» What to work on
Repeat verbatim only the lines from the opening of the material below through the one that contains "np.cos(turn), np.sin(turn)], axis=-1))".

» Supplied information

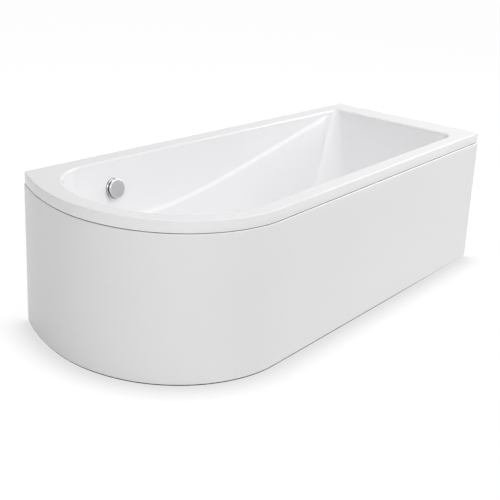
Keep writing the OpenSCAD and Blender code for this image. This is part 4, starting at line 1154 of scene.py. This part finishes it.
@dataclass
class Pipework:
    """Ribbed overflow hose and the fluted union nuts on it and on the trap."""

    x: float = OVERFLOW_AT[0]
    y: float = 0.343258
    top: float = 0.378695
    low: float = 0.08
    bend: float = 0.05
    end_y: float = 0.072
    outer: float = 0.016
    inner: float = 0.013
    pitch: float = 0.0042
    rib: float = 0.0014
    rib_steps: int = 6
    bore_steps: int = 60
    cuff: float = 0.022
    hose_columns: int = 40
    hose_sharp: float = 60.0
    nut: float = 0.02
    nut_long: float = 0.016
    nut_bevel: float = 0.0012
    nut_soft: float = 0.0004
    nut_steps: int = 4
    nut_columns: int = 216
    trap_z: float = 0.051
    trap_nut: Point = (0.028, 0.024, 0.02)
    trap_high: Pair = (0.012, 0.01)
    trap_bevel: float = 0.0015
    flutes: int = 18
    flute: float = 0.0011
    flute_within: float = 0.002

    def route(self, s: Array) -> tuple[Array, Array]:
        """Middle line of the hose: straight down, a quarter circle, then straight to the waste.

        Args:
            s: distances along the line from its top.

        Returns:
            The points, and at each the direction across the line that stays in the line's plane.
        """
        drop = self.top - self.low - self.bend
        turn = np.clip((s - drop) / self.bend, 0.0, QUARTER)
        over = np.maximum(s - drop - self.bend * QUARTER, 0.0)
        y = self.y - self.bend * (1.0 - np.cos(turn)) - over
        z = self.top - np.minimum(s, drop) - self.bend * np.sin(turn)
        return (np.stack([np.full_like(s, self.x), y, z], axis=-1),
                np.stack([np.zeros_like(s), np.cos(turn), np.sin(turn)], axis=-1))

    def tube(self, s: Array, radius: Number) -> Array:
        """Rings of the given radius about the route, a turn of which goes from X to the side direction."""
        points, side = self.route(s)
        a = around(self.hose_columns)[None, :, None]
        across = np.cos(a) * np.array([1.0, 0.0, 0.0]) + np.sin(a) * side[:, None, :]
        return points[:, None, :] + np.broadcast_to(radius, s.shape)[:, None, None] * across

    def hose(self) -> Array:
        """Grid of the hose: its radius is outer less rib times (1 + cos(2 pi s / pitch)) / 2 between the cuffs."""
        whole = self.top - self.low - self.bend + self.bend * QUARTER + self.y - self.bend - self.end_y
        s = np.linspace(0.0, whole, int(whole / self.pitch * self.rib_steps))
        inside = smooth((np.minimum(s, whole - s) - self.cuff) / self.pitch)
        wave = 0.5 + 0.5 * np.cos(TURN * s / self.pitch)
        skin = self.tube(s, self.outer - self.rib * wave * inside)
        bore = self.tube(np.linspace(whole, 0.0, self.bore_steps), self.inner)
        return np.concatenate([skin, bore])[::-1]

    def fluted(self, a: Array, r: Array) -> Array:
        """Radius with flutes on the outer skin: each is a groove along the axis, cos to the fourth in section."""
        groove = (0.5 + 0.5 * np.cos(self.flutes * a)) ** 4
        return np.where(r > r.max() - self.flute_within, r - self.flute * groove, r)

    def build(self, palette: Palette) -> None:
        """Makes the hose and the three nuts."""
        hose = Surface.loops("overflow_hose_ribbed", [self.hose()], self.hose_sharp)
        palette.fit(hose, "bath", Look.HOSE, "overflow_hose")
        n, i, h, e = self.nut, self.outer, self.nut_long, self.nut_bevel
        union = [[i, 0.0], [n - e, 0.0], [n, e], [n, h - e], [n - e, h], [i, h]]
        (o, b, t), (high, step), f = self.trap_nut, self.trap_high, self.trap_bevel
        cap = [[b, 0.0], [o - e, 0.0], [o, e], [o, high - f], [o - f, high], [t, high], [t, step], [b, step]]
        for name, stand, corners in (
                ("hose_nut_top", Stand((self.x, self.y, self.top - h)), union),
                ("hose_nut_bottom", Stand((self.x, self.end_y + h, self.low), QUARTER), union),
                ("trap_nut", Stand((*WASTE_AT[:2], self.trap_z)), cap)):
            section = soften(corners, self.nut_soft, self.nut_steps)
            grid = stand.turned(section, self.nut_columns, self.fluted)
            palette.fit(Surface.loops(name + "_fluted", [grid]), "bath", Look.FITTING, name)


# ------------------------------------------------------------------ feet

@dataclass
class Feet:
    """Threaded studs, chamfered lock nuts and soft-edged pads of the five feet."""

    rails: Pair = (-0.3, 0.33)
    front_inset: float = 0.13
    back_inset: float = 0.15
    centre: Pair = (0.04, 0.03)
    stud: float = 0.005
    stud_low: float = 0.008
    stud_high: float = 0.112
    centre_high: float = 0.0915
    stud_point: float = 0.0012
    stud_columns: int = 24
    pitch: float = 0.0015
    pitch_steps: int = 4
    thread: float = 0.0008
    flats: float = 0.017
    nut_high: float = 0.008
    nut_bore: float = 0.00505
    nut_lead: float = 0.0008
    nut_columns: int = 96
    chamfer_at: tuple[float, ...] = (0.0, 0.0003, 0.0006, 0.001, 0.0014)
    chamfer_from: float = 0.98
    chamfer_slope: float = 1.7
    rail_nuts: Pair = (0.1, 0.0895)
    centre_nuts: Pair = (0.0775, 0.067)
    pad: float = 0.022
    pad_high: float = 0.012
    pad_brim: float = 0.004
    pad_top: float = 0.01
    pad_soft: float = 0.0012
    pad_steps: int = 6
    pad_columns: int = 72
    axis_gap: float = 0.0005
    stud_sharp: float = 80.0
    pad_sharp: float = 50.0
    nut_sharp: float = 30.0

    def places(self) -> dict[str, Pair]:
        """Plan of each foot by name."""
        rim, found = Outline(), {}
        for side, x in zip(("left", "right"), self.rails):
            found[side + "_front"] = (x, float(rim.front_y(x, self.front_inset)))
            found[side + "_back"] = (x, rim.wall_y - self.back_inset)
        return {**found, "centre": self.centre}

    def screw(self, at: Pair, high: float) -> Array:
        """Rings of a threaded rod.

        The radius at angle a and height z is stud less thread times the triangle wave of z / pitch - a / 2 pi, and
        near each end it is held under a cone of 45 degrees.
        """
        z = np.linspace(self.stud_low, high, int((high - self.stud_low) / self.pitch * self.pitch_steps))[:, None]
        a = around(self.stud_columns)[None, :]
        wave = np.abs(2.0 * ((z / self.pitch - a / TURN) % 1.0) - 1.0)
        cone = self.stud - self.stud_point + np.minimum(z - self.stud_low, high - z)
        return spun(at, np.minimum(self.stud - self.thread * wave, cone), a, z)

    def nut(self, at: Pair, low: float) -> Array:
        """Grid of a six-sided nut.

        A hexagon's radius at angle a is half the flats over cos((a mod 60) - 30), and the chamfers hold it under a
        cone that starts at the inscribed circle on both faces.
        """
        h, half, lead = self.nut_high, self.flats / 2, self.nut_lead
        near = np.array(self.chamfer_at)
        z = np.concatenate([near, [0.5 * h], h - near[::-1]])[:, None]
        a = around(self.nut_columns)[None, :]
        hexagon = half / np.cos((a % (TURN / 6)) - TURN / 12)
        cone = self.chamfer_from * half + self.chamfer_slope * np.minimum(z, h - z)
        bore = np.repeat(self.nut_bore + np.array([[lead], [0.0], [0.0], [lead]]), self.nut_columns, axis=1)
        heights = np.concatenate([z, [[h], [h - lead], [lead], [0.0]]])
        return spun(at, np.concatenate([np.minimum(hexagon, cone), bore]), a, low + heights)

    def build(self, palette: Palette) -> None:
        """Makes the studs, pads and nuts."""
        p, h, g, s, low = self.pad, self.pad_high, self.axis_gap, self.stud, self.stud_low
        foot = soften([[g, 0.0], [p, 0.0], [p, self.pad_brim], [self.pad_top, h], [s, h], [s, low], [g, low]],
                      self.pad_soft, self.pad_steps, False)
        nuts = []
        for name, at in self.places().items():
            middle = name == "centre"
            rod = self.screw(at, self.centre_high if middle else self.stud_high)
            stud = Surface.skin(f"stud_{name}_threaded", rod, self.stud_sharp)
            palette.fit(stud, f"foot_{name}", Look.ZINC, f"stud_{name}")
            disc = Stand((*at, 0.0)).turned(foot, self.pad_columns)
            pad = Surface.skin(f"pad_{name}_soft", disc, self.pad_sharp)
            palette.fit(pad, f"foot_{name}", Look.FOOT, f"pad_{name}")
            nuts += [self.nut(at, level) for level in (self.centre_nuts if middle else self.rail_nuts)]
        palette.fit(Surface.loops("lock_nuts_chamfered", nuts, self.nut_sharp), "bath", Look.ZINC, "lock_nuts")


# ------------------------------------------------------------------ studio

@dataclass(frozen=True)
class Lamp:
    """Rectangular soft lamp: its middle, its width and height, and its power in watts."""

    name: str
    at: Point
    size: Pair
    power: float

    def build(self, aim: Point) -> None:
        """Makes the lamp and points it at a place."""
        data = bpy.data.lights.new(self.name, "AREA")
        data.shape, data.size, data.size_y, data.energy = "RECTANGLE", *self.size, self.power
        made = linked(self.name, data)
        made.location = self.at
        made.rotation_euler = (Vector(aim) - Vector(self.at)).to_track_quat("-Z", "Y").to_euler()


LAMPS = (
    Lamp("front_high", (1.2, -3.6, 3.4), (3.0, 2.4), 29.0),
    Lamp("left_front", (-3.4, -2.6, 3.0), (2.0, 1.6), 63.0),
    Lamp("left_low", (-4.2, -0.7, 0.9), (2.0, 1.4), 21.0),
    Lamp("above", (0.6, -1.6, 4.0), (2.4, 2.0), 60.0),
    Lamp("right", (4.0, -0.8, 2.4), (2.4, 2.0), 76.0),
    Lamp("behind", (-0.2, 4.0, 2.9), (3.0, 1.6), 24.0),
)


@dataclass
class Studio:
    """Pale floor, white surroundings, soft lamps and the camera."""

    aim: Point = (0.0, 0.0, 0.3)
    ambient: float = 0.14
    floor_half: float = 30.0
    floor_matt: float = 0.86
    floor_glow: float = 0.975
    floor_lit: float = 0.054
    # painted shadow on the floor: reach, bend and samples of the darkening near the object, then of the dark gap
    # below it
    painted_shade_reach: float = 0.125
    painted_shade_bend: float = 0.55
    painted_shade_samples: int = 12
    painted_gap_reach: float = 0.6
    painted_gap_range: Pair = (0.2, 0.46)
    painted_gap_samples: int = 32
    lens: float = 75.262
    sensor: float = 36.0
    far: float = 200.0
    eye: Point = (-2.77598, -2.24578, 1.45518)
    azimuth: float = math.radians(49.666)
    elevation: float = math.radians(19.897)
    roll: float = math.radians(2.7025)

    def seen(self, graph: Graph) -> Socket:
        """1 for camera, glossy and transmission rays, 0 for the rest."""
        path = graph.add("LightPath").outputs
        first = graph.maths("MAXIMUM", path["Is Camera Ray"], path["Is Glossy Ray"])
        return graph.maths("MAXIMUM", first, path["Is Transmission Ray"])

    def surroundings(self) -> None:
        """World: white where it is seen, softer where it lights."""
        world = bpy.data.worlds.new("surroundings")
        bpy.context.scene.world = world
        world.use_nodes = True
        graph, nodes, white = Graph(world.node_tree), world.node_tree.nodes, (1.0, 1.0, 1.0, 1.0)
        light = graph.feed(nodes["Background"], {"Color": white, "Strength": self.ambient}).outputs[0]
        plain = graph.add("Background", {"Color": white, "Strength": 1.0}).outputs[0]
        blend = graph.add("MixShader", {0: self.seen(graph), 1: light, 2: plain}).outputs[0]
        graph.feed(nodes["World Output"], {"Surface": blend})

    def floor(self) -> None:
        """Large pale floor with a painted shadow round the object's foot.

        Where it is seen, it glows as c n^b: n is the open share of the sky over it within the shade's reach, b the
        shade's bend, and c falls to 0 where the object covers most of the sky within the gap's reach. That paints a
        soft shade round the object's foot and a dark gap below it. A small part of the lamps' light is added.
        """
        h = self.floor_half
        corners = np.array([[-h, -h, 0.0], [h, -h, 0.0], [h, h, 0.0], [-h, h, 0.0]])
        made = Surface.build("floor", corners, [[0, 1, 2, 3]], 30.0)
        material = bpy.data.materials.new("floor_painted_shadow")
        material.use_nodes = True
        graph, nodes = Graph(material.node_tree), material.node_tree.nodes
        nodes.remove(nodes["Principled BSDF"])
        # painted shadow: the floor's glow is darkened where ambient occlusion finds the object near, down to black
        # in the gap below it
        near, wide = (graph.add("AmbientOcclusion", {"Distance": reach}, samples=samples).outputs["AO"]
                      for reach, samples in ((self.painted_shade_reach, self.painted_shade_samples),
                                             (self.painted_gap_reach, self.painted_gap_samples)))
        painted_gap_share = graph.spread(wide, self.painted_gap_range, (0.0, self.floor_glow), interpolation_type="SMOOTHSTEP")
        strength = graph.maths("MULTIPLY", graph.maths("POWER", near, self.painted_shade_bend), painted_gap_share)
        matt, dim = (graph.add("BsdfDiffuse", {"Color": (level, level, level, 1.0)}).outputs[0]
                     for level in (self.floor_matt, self.floor_lit))
        glow = graph.add("Emission", {"Strength": strength}).outputs[0]
        both = graph.add("AddShader", {0: glow, 1: dim}).outputs[0]
        blend = graph.add("MixShader", {0: self.seen(graph), 1: matt, 2: both}).outputs[0]
        graph.feed(nodes["Material Output"], {"Surface": blend})
        made.data.materials.append(material)

    def camera(self) -> None:
        """Camera at the photograph's place, with its small roll."""
        ce, se = math.cos(self.elevation), math.sin(self.elevation)
        ahead = Vector((math.sin(self.azimuth) * ce, math.cos(self.azimuth) * ce, -se))
        right = ahead.cross(Vector((0.0, 0.0, 1.0))).normalized()
        up = right.cross(ahead)
        cr, sr = math.cos(self.roll), math.sin(self.roll)
        across, above = right * cr + up * sr, up * cr - right * sr
        data = bpy.data.cameras.new("view")
        data.lens, data.sensor_width, data.clip_end = self.lens, self.sensor, self.far
        made = linked("view", data)
        made.matrix_world = Matrix.Translation(self.eye) @ Matrix((across, above, -ahead)).transposed().to_4x4()
        bpy.context.scene.camera = made

    def build(self) -> None:
        """Sets up everything round the object."""
        self.surroundings()
        self.floor()
        for lamp in LAMPS:
            lamp.build(self.aim)
        self.camera()
        bpy.context.scene.view_settings.view_transform = "Standard"
        log.info("studio set")


# ------------------------------------------------------------------ order of work

def dress_frame(palette: Palette) -> None:
    """Gives every carried-over node the finish of its slot in the record."""
    for part in frame["record"]["subparts"]:
        palette.dress(frame["nodes"][part["node"]], Look(part["material_slot"]))


def main() -> None:
    """Builds the bath's pieces in order, dresses them and sets the studio."""
    palette = Palette()
    dress_frame(palette)
    for group in (BathShell(), FrontPanel(), OverflowSet(), WasteSet(), Pipework(), Feet()):
        group.build(palette)
    Studio().build()


if __name__ == "__main__":
    main()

» Result of this exercise
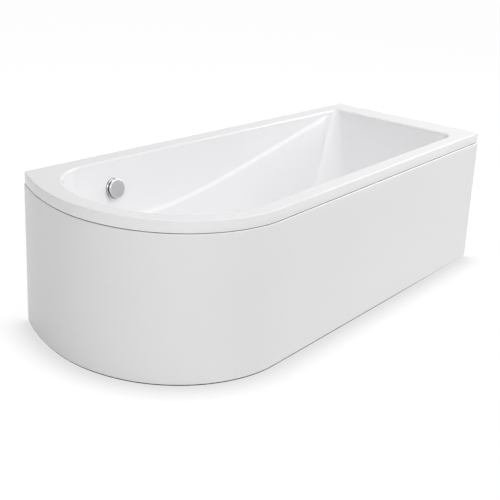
Keep writing the OpenSCAD and Blender code for this image. This is part 4, starting at line 1154 of scene.py. This part finishes it.
@dataclass
class Pipework:
    """Ribbed overflow hose and the fluted union nuts on it and on the trap."""

    x: float = OVERFLOW_AT[0]
    y: float = 0.343258
    top: float = 0.378695
    low: float = 0.08
    bend: float = 0.05
    end_y: float = 0.072
    outer: float = 0.016
    inner: float = 0.013
    pitch: float = 0.0042
    rib: float = 0.0014
    rib_steps: int = 6
    bore_steps: int = 60
    cuff: float = 0.022
    hose_columns: int = 40
    hose_sharp: float = 60.0
    nut: float = 0.02
    nut_long: float = 0.016
    nut_bevel: float = 0.0012
    nut_soft: float = 0.0004
    nut_steps: int = 4
    nut_columns: int = 216
    trap_z: float = 0.051
    trap_nut: Point = (0.028, 0.024, 0.02)
    trap_high: Pair = (0.012, 0.01)
    trap_bevel: float = 0.0015
    flutes: int = 18
    flute: float = 0.0011
    flute_within: float = 0.002

    def route(self, s: Array) -> tuple[Array, Array]:
        """Middle line of the hose: straight down, a quarter circle, then straight to the waste.

        Args:
            s: distances along the line from its top.

        Returns:
            The points, and at each the direction across the line that stays in the line's plane.
        """
        drop = self.top - self.low - self.bend
        turn = np.clip((s - drop) / self.bend, 0.0, QUARTER)
        over = np.maximum(s - drop - self.bend * QUARTER, 0.0)
        y = self.y - self.bend * (1.0 - np.cos(turn)) - over
        z = self.top - np.minimum(s, drop) - self.bend * np.sin(turn)
        return (np.stack([np.full_like(s, self.x), y, z], axis=-1),
                np.stack([np.zeros_like(s), np.cos(turn), np.sin(turn)], axis=-1))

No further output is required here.